La 27ème région : contexte et inspirations
Stéphane Vincent revient sur l’usage du design dans la bureaucratie et l’administration publique. Il pense pour cela le design non pas comme finalité, mais comme un moyen de transformation du secteur public. Il présente ici la « 27ème région » comme une proposition pensée pour mettre en place un espace de recherche, de développement et de réflexivité dans le service public ; utopie concrète, cet espace doit permettre de tester des méthodes de terrain.
Dans un contexte global de déconnexion entre secteur public et citoyens, le projet «27ème région » s’inspire notamment des travaux de Warin, qui produit une analyse sociopolitique de la réception des politiques par les publics : les politiques publiques sont souvent insuffisamment utilisées par les citoyens qui pourraient en bénéficier ; reste à savoir comment permettre aux gens d’en tirer pleinement parti.
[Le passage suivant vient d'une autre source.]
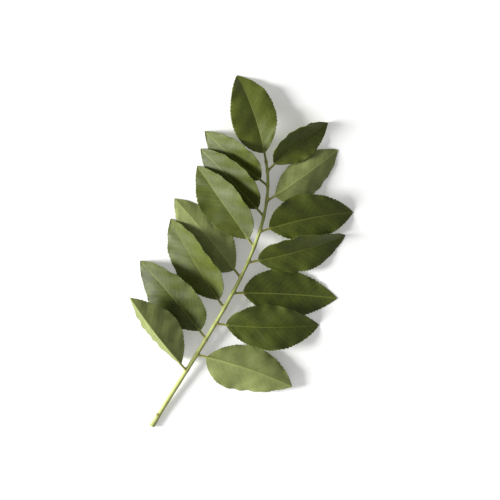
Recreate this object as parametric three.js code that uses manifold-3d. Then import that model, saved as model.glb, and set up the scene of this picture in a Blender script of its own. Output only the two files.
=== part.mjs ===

Dans un contexte de complexification des politiques publiques, la méthode d’action paradigmatique calquée sur les entreprises de conseil et la marchandisation de la transformation publique, sont parties prenantes du problème : d’où la décision de faire de la « 27ème région » un projet en dehors de cette logique.
Méthodes, pratiques
Avec Thévenet, designer, Vincent décide de passer de ce qu’il caractérise comme un idéal d’excellence « à la française » à un idéal d’ingéniosité pratique, plus marqué par des valeurs de résilience et d’innovation. Posant l’intérêt général au centre de leur projet, il n’est pas question pour eux de s’adresser aux gens comme à des clients, mais bien comme à des citoyens. Reste à distinguer les attentes avouées de ces derniers — collectées, par exemple, au cours de sondages — de leurs pratiques véritables, observées au cours d’observations de terrain.
Ils passent ainsi d’un paradigme de la résolution à celui de la reformulation : avant d’essayer de répondre à des problèmes possiblement mal posés, ils commencent par les reformuler. Ils cherchent également à penser les problématiques en tant qu’elles ont des effets les unes sur les autres lorsqu’elles sont prises en charge. De plus, ils privilégient une démarche allant de l’action vers la compréhension — contre celle, plus commune, de la compréhension vers l’action — : le test est ainsi le lieu d’un dialogue privilégié avec l’écosystème abordé. L’équipe, composée d’une dizaine de personnes, se livre ainsi à trois activités principales, dont la plus importante est celle de la recherche-action sur des programmes au long cours dont les protocoles sont fréquemment évalués et validés au cours de collaborations avec des chercheurs académiques.
Étude de cas : la création d’une nouvelle médiathèque à Lezoux
Inspirés du pragmatisme de Dewey et de sa théorie de l’enquête, les acteurs de la « 27ème région » procèdent à des expérimentations sociales sur le terrain — tout en gardant à l’esprit les mots de Stiegler selon qui « tout objet technique est pharmacologique » : toute intervention a des effets sur l’environnement étudié, il s’agit d’en assumer la responsabilité. Commençant par mettre en question la compréhension du terme de « médiathèque », une équipe de quatre personnes a participé à trois phases successives d’action : la simulation d’une fausse médiathèque destinée à rendre le projet plus concret, une phase d’étude des pratiques culturelles des habitants, suivies d’une semaine d’information, sous la forme d’échanges avec le public concerné par la mise en place du projet. Vincent parle d’un projet réussi — ici, celui-ci —, pour deux ayant échoué : ces projets ont ainsi valeur de Proof Of Concept. Il clôt son intervention en évoquant des projets de politique publique conceptuellement proches du sien, avant de passer très rapidement sur les controverses que ceux-ci peuvent aujourd’hui susciter.